** start of Stored data **

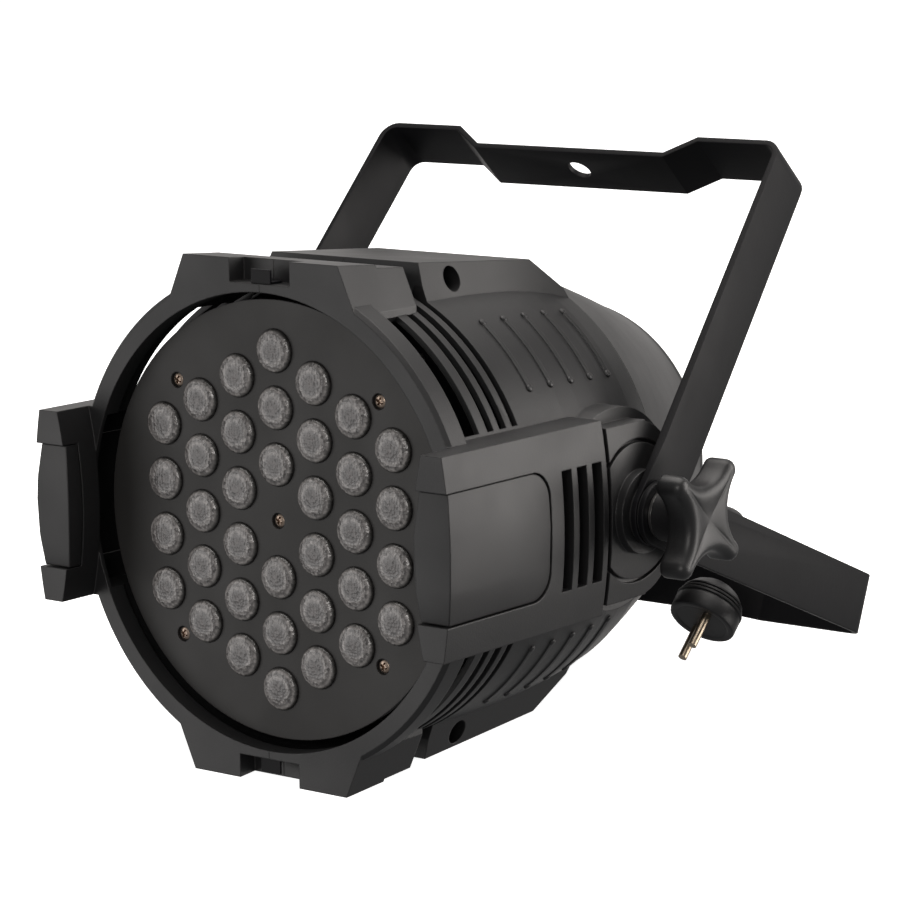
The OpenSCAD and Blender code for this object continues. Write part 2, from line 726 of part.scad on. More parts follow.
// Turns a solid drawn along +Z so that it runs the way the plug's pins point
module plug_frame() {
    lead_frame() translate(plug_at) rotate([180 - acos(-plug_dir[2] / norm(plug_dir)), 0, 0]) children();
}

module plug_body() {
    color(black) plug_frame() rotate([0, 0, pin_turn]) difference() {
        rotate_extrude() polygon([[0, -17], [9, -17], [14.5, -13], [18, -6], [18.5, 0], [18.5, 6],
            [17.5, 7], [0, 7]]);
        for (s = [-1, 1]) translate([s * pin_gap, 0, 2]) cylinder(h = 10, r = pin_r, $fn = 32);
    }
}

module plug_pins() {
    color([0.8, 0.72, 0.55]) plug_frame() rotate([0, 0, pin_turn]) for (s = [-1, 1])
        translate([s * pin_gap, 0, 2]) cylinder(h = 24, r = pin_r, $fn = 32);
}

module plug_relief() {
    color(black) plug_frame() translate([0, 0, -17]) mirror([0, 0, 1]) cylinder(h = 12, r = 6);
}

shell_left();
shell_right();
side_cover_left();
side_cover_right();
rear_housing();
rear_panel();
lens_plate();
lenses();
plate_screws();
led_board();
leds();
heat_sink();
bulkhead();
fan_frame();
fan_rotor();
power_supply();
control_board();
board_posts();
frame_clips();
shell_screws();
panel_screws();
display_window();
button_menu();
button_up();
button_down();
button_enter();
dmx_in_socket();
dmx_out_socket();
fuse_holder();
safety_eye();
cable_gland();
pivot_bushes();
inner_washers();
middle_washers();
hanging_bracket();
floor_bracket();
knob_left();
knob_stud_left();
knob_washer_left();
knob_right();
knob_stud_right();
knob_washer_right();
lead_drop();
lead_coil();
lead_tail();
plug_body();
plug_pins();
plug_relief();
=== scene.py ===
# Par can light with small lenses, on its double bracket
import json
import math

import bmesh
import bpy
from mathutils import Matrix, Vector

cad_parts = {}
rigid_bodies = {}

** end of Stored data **
** start of Stored data **

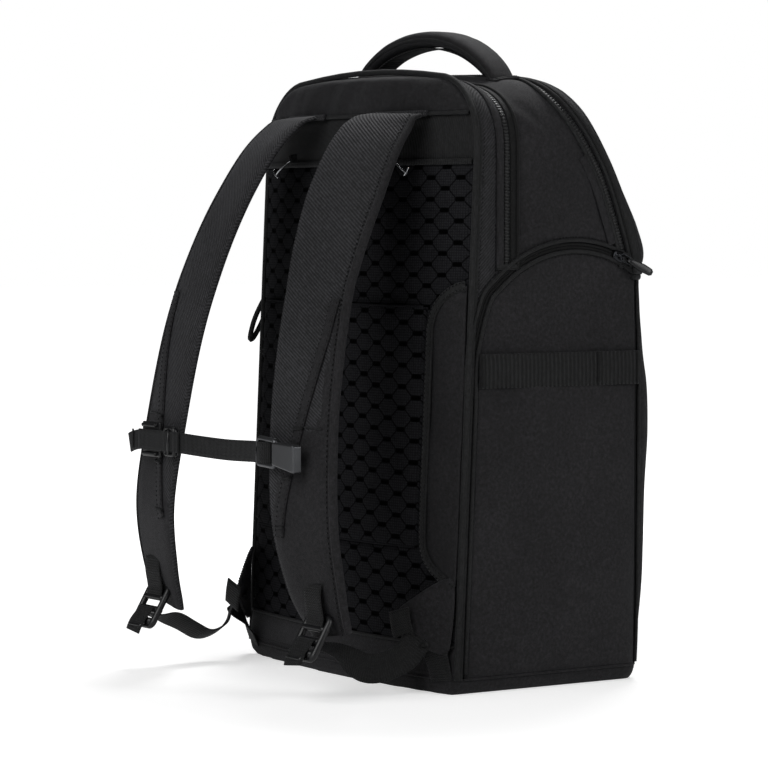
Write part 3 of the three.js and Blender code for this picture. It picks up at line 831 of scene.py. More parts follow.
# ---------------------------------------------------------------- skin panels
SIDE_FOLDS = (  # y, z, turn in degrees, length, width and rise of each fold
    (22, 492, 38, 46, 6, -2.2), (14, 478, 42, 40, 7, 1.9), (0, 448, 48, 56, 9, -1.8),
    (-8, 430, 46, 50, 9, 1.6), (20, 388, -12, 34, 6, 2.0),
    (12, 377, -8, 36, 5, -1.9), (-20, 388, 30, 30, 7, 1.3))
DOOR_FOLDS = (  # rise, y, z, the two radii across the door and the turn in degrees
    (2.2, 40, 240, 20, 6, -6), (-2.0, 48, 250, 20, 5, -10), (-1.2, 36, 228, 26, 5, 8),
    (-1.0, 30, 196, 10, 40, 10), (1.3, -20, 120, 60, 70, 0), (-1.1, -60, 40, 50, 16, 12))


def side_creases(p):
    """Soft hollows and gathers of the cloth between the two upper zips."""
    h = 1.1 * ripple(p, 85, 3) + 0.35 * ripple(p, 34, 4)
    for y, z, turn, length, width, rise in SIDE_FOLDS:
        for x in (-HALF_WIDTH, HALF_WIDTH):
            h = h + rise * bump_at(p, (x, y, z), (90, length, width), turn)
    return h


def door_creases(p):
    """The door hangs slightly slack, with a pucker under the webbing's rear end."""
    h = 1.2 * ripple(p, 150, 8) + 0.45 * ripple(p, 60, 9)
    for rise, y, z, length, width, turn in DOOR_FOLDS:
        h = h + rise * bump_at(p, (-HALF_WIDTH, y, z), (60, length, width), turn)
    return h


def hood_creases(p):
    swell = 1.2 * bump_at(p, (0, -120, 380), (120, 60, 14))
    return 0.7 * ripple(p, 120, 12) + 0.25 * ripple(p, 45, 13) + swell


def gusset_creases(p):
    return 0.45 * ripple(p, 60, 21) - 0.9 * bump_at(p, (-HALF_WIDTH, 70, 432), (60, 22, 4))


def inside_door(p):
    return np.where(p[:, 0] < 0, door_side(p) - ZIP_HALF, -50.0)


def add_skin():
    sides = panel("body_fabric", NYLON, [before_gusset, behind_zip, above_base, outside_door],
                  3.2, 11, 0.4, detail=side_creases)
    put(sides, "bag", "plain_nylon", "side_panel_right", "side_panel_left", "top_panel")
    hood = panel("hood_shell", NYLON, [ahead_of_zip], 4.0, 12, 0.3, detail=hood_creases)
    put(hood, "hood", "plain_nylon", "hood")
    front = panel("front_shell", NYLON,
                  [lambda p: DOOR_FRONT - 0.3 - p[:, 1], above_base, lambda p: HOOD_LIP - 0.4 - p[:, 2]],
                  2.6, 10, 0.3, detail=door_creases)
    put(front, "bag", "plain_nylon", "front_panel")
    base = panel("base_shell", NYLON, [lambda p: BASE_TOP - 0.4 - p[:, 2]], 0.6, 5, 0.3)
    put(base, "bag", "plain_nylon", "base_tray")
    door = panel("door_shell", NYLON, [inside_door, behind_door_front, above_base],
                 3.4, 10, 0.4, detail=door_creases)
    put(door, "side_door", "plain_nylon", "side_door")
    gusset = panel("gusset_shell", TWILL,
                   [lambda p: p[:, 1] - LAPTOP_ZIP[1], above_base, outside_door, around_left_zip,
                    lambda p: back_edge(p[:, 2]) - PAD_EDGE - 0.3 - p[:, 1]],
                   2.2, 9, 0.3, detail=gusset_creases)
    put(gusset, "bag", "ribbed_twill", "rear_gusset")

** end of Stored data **

Review the preceding data and report every line that includes the string "from".

The OpenSCAD and Blender code for this object continues. Write part 2, from line 726 of part.scad on. More parts follow.
from mathutils import Matrix, Vector